The public shaming of Rebecca Tuvel for her paper on transethnicity and, by association, Rachel Dolezal simultaneously exposes hypocritical thinking and conceptual extents. Look: either “identity” is infinitely mutable and solely subjectively validated; or it isn’t. What is interesting is that the relevant responses treated transgenderism as if it were self-evident, requiring little explanation and no validating; as if anyone confused by it were willfully ignorant or a bigot. But identistic transmigration is not obvious. In fact, the comprehension of it is a sociocultural privilege, requiring the navigation of complex ideas and terminology. Yet even then it’s unclear what the parameters for legitimacy/illegitimacy are. People will be dogmatic about “personal choice” — “LOVE IS LOVE”, etc. — , but there are taboos. What happened with Dolezal and Tuvel is representative of one of those taboos. It demonstrates how the politicizing of identity delimits transmigration. Dolezal “can’t” be Black because she is White. The characterization of Whiteness as a fixed, or permanent, problematic demands a respectful immobility.
Music criticism’s utter inability to write about music in a way which doesn’t treat it as essentially a biographical statement is a failure on both the part of critics and the musicians themselves. If any music can be reduced to portraiture, I’m sorry, but — well, it’s dead. During the 1980s, music and music criticism near-totally became about cults of (graphic) personality. This was, I think, largely an effect of MTV. Past a point, few people cared to examine music per se anymore; they just figured out clever ways to discern personae. Now, if an album is by a super-popular singer or band, you already know the critical discourse will center on the act’s navigation of celebrity and which characteristic aspects are more or less “intimate”, “raw”, or “honest.” Throw in something about “production.” This has created a strange situation for people whose critical capacities and preferences stand outside such modes of production. When we decide that the interest in, say, a chord or rhythm is “neurodivergent” or “hyper-technical”, music per se is cast as a nerdy domain.
SCIENCE IS REAL is just about one of the most meaningless phrases you could devise, and it responds to an imaginary contingent. It is, in fact, surpassingly rare to find a person who thinks of science as wholly “unreal.” The people who believe that the Earth is flat, or that the moon landing was faked, regularly deploy cross-referenced data in attempts to prove their points. That this data might not, or does not, withstand further scrutinizing rigor is beside the point. These people are, in their own way, attempting to deduce something by utilizing a form of data-based, empirical, comparative analysis. Rather, then, it is that such people see science as limited, manipulated, or overtly ideological. These latter descriptions aren’t off the mark, either.

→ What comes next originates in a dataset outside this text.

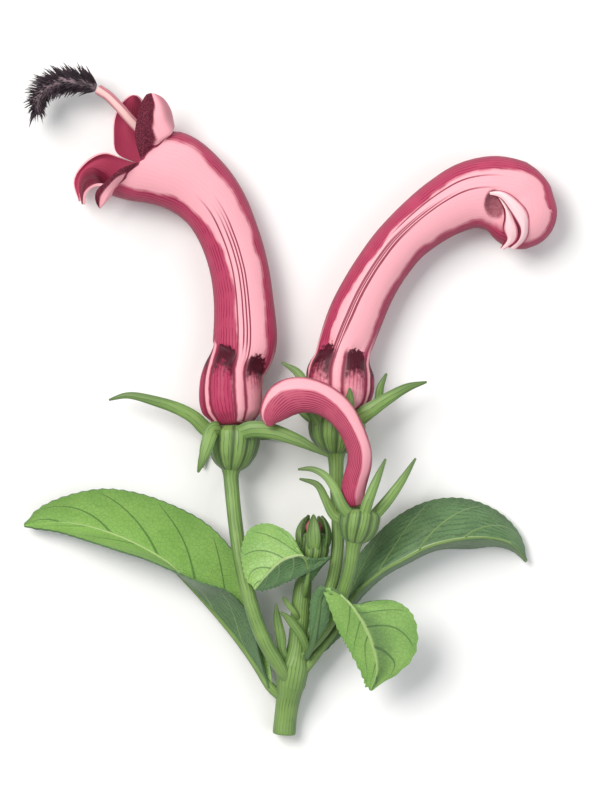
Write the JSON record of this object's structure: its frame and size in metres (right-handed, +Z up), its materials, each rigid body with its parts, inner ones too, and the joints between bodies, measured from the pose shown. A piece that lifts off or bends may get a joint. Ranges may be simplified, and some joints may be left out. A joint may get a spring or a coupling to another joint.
{
  "type": "cut centropogon flower sprig",
  "caption": "Cut leafy sprig lying flat, with long curved tubular flowers, open and still closed, a bristly anther brush and hooked young buds.",
  "frame": {"origin": "middle of the sprig's footprint on the surface it lies on", "axes": "+Y from the cut stem end towards the flowers, +X to the right seen from above, +Z up"},
  "size_m": [0.1077, 0.1347, 0.0181],
  "materials": {
    "stem": "matte",
    "stalk": "satin",
    "leaf": "satin",
    "leaf_small": "satin",
    "calyx": "satin",
    "corolla_open": "satin",
    "corolla_closed": "satin",
    "corolla_bud": "satin",
    "stamen_column": "satin",
    "anther_brush": "matte"
  },
  "bodies": {
    "root": {"stem": "stem", "stalk_open_flower": "stalk", "stalk_closed_flower": "stalk", "stalk_young_bud": "stalk", "stalk_small_bud": "stalk", "leaf_left": "leaf", "leaf_right": "leaf", "leaf_back": "leaf_small", "leaf_front": "leaf_small", "axil_leaf_outer": "leaf_small", "axil_leaf_front": "leaf_small", "axil_leaf_small": "leaf_small", "calyx_open_flower": "calyx", "calyx_closed_flower": "calyx", "calyx_young_bud": "calyx", "calyx_small_bud": "calyx", "corolla_open": "corolla_open", "corolla_closed": "corolla_closed", "corolla_young_bud": "corolla_bud", "corolla_small_bud": "corolla_bud", "stamen_column": "stamen_column", "anther_brush": "anther_brush"}
  },
  "joints": []
}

The question is: how far does one want to take this critique? and how much does it influence one’s thoughts overall? The issue isn’t about reality/unreality; it’s about the science’s presumed “right” to moral and intellectual reach.

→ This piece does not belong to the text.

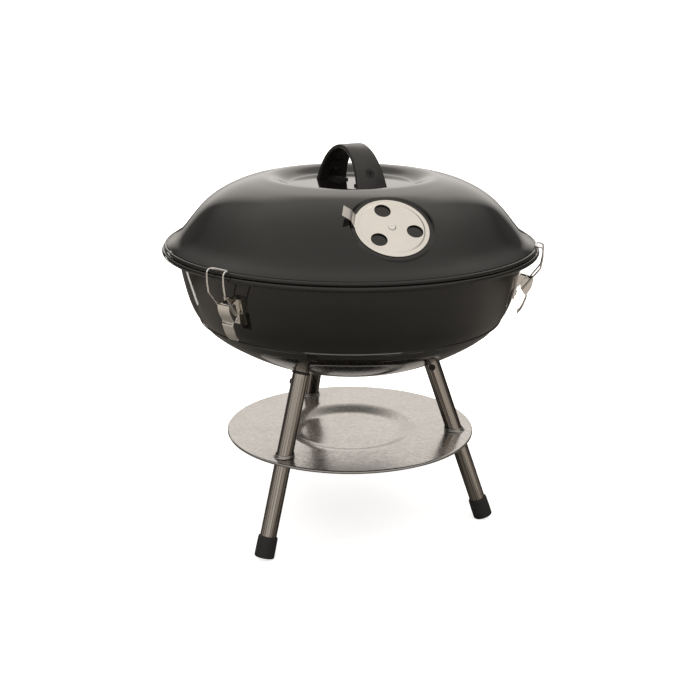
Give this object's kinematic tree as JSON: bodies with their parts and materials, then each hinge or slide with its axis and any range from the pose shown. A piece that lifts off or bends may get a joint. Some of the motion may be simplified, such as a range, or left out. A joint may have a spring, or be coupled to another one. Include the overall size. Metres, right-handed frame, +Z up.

“lmao im so GAY” is a communal phraseological meme utilized by younger (Online?) homosexual demographics, and implicit within it, seemingly, is the idea that gayness, in its full intensity, has inherent aspects of camp and subversion. It also functions as a sort of reclamation, I think. A gay person describing something as “really gay” twists a usually prejudicial statement into a kind of delightful form of self-recognition, yet still relies upon this sense that gayness is just, well, funny, in itself! I wonder how present this sensibility would be if bigoted attitudes towards homosexuality were next to nonexistent. On some level, I think that the delight stems from the notion that someone, somewhere, is annoyed or disgusted by the “really gay” cultural item or person. In other words, gayness has a provocative power which, in a sense, is dependent upon its very sociocultural marginalization — an irony which conceptually complicates efforts made at “normalizing” homosexuality.

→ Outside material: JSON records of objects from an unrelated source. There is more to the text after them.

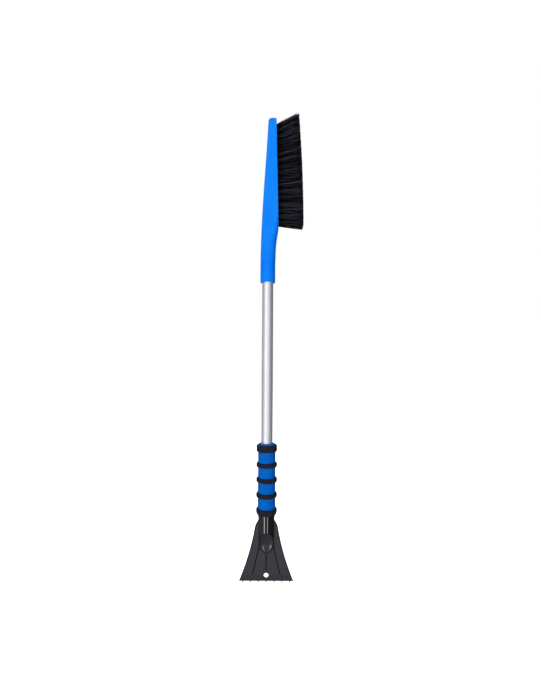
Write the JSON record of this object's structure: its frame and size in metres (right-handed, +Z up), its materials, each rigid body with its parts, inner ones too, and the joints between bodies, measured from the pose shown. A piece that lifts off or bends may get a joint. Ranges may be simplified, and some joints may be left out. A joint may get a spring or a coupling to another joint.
{
  "type": "snow brush with ice scraper",
  "caption": "Long-handled snow brush with a flared windshield ice scraper, a foam grip with raised rings, a round aluminium tube and a tapered side-bristle brush head.",
  "frame": {"origin": "centre of the hang hole in the scraper blade, midway through the blade's thickness", "axes": "+Z up the handle from the blade to the brush, +X the way the bristles point, +Y out of the blade's flat back"},
  "size_m": [0.1248, 0.0402, 0.9381],
  "materials": {
    "blue_plastic": "moulded polypropylene, satin",
    "bristle": "fine synthetic filament",
    "plated_steel": "zinc plated",
    "aluminium": "drawn and satin anodised",
    "blue_foam": "closed-cell foam, matte",
    "black_foam": "closed-cell foam, matte",
    "black_plastic": "moulded, glossy with fine-grained panels"
  },
  "bodies": {
    "root": {"brush_head": "blue_plastic", "bristle_row_front": "bristle", "bristle_row_mid_front": "bristle", "bristle_row_mid_back": "bristle", "bristle_row_back": "bristle", "tuft_anchors": "plated_steel", "handle_tube": "aluminium", "brush_head_screw": "plated_steel", "scraper_head_screw": "plated_steel", "grip_sleeve": "blue_foam", "grip_top_band": "black_foam", "grip_ring_upper": "black_foam", "grip_ring_middle": "black_foam", "grip_ring_lower": "black_foam", "grip_bottom_collar": "black_foam", "scraper_head": "black_plastic"}
  },
  "joints": []
}
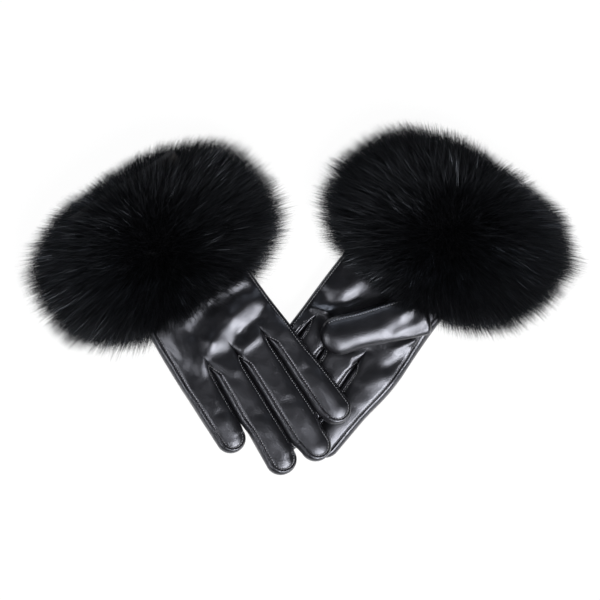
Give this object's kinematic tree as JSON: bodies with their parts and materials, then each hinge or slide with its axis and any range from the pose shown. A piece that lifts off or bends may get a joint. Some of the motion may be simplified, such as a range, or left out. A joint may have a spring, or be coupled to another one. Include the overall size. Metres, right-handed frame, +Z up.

Our linguistic connection between insight and illumination is now so cliché as to avoid review, but a closer look will reveal a thread within esoteric thought and religious experience where epiphany and revelation is integrally tied to a metaphysical light of numinosity. We speak of ignorant persons as “dim”, while we speak of learned persons as “brilliant” or “en-lightened.” I don’t think that troped expressions like these are metaphors which stand apart from experience; rather, they point to how gnosis and genius occur in unexpected flashes, and how light itself seems to have a metaphysically epistemological aspect. Recall that Jakob Böhme, for example, was sent into a mystical state which purportedly revealed to him “the innermost ground or centre of the recondite or hidden nature” from a glint of sunlight on a pewter dish; or that the Apostle Paul was blinded by the light of truth. Darkness, too, would appear to contain its own truths, but to perceive these truths requires, it would seem, a long and slow immersion into the depths of being.
One of our most interesting philosophical problems, to me, continues to be that humanity’s human-ness is both the (apparently) only ontological mode through which we can know ourselves, yet also the metric by which we distinguish the “natural” from the “unnatural.” Put another way: we have the power to measure Nature, but the position of our consciousness self-alienates. One of the benefits of contact with other worlds could be an increased awareness and understanding of what invention/technology is teleologically. As it is, it’s anomalous.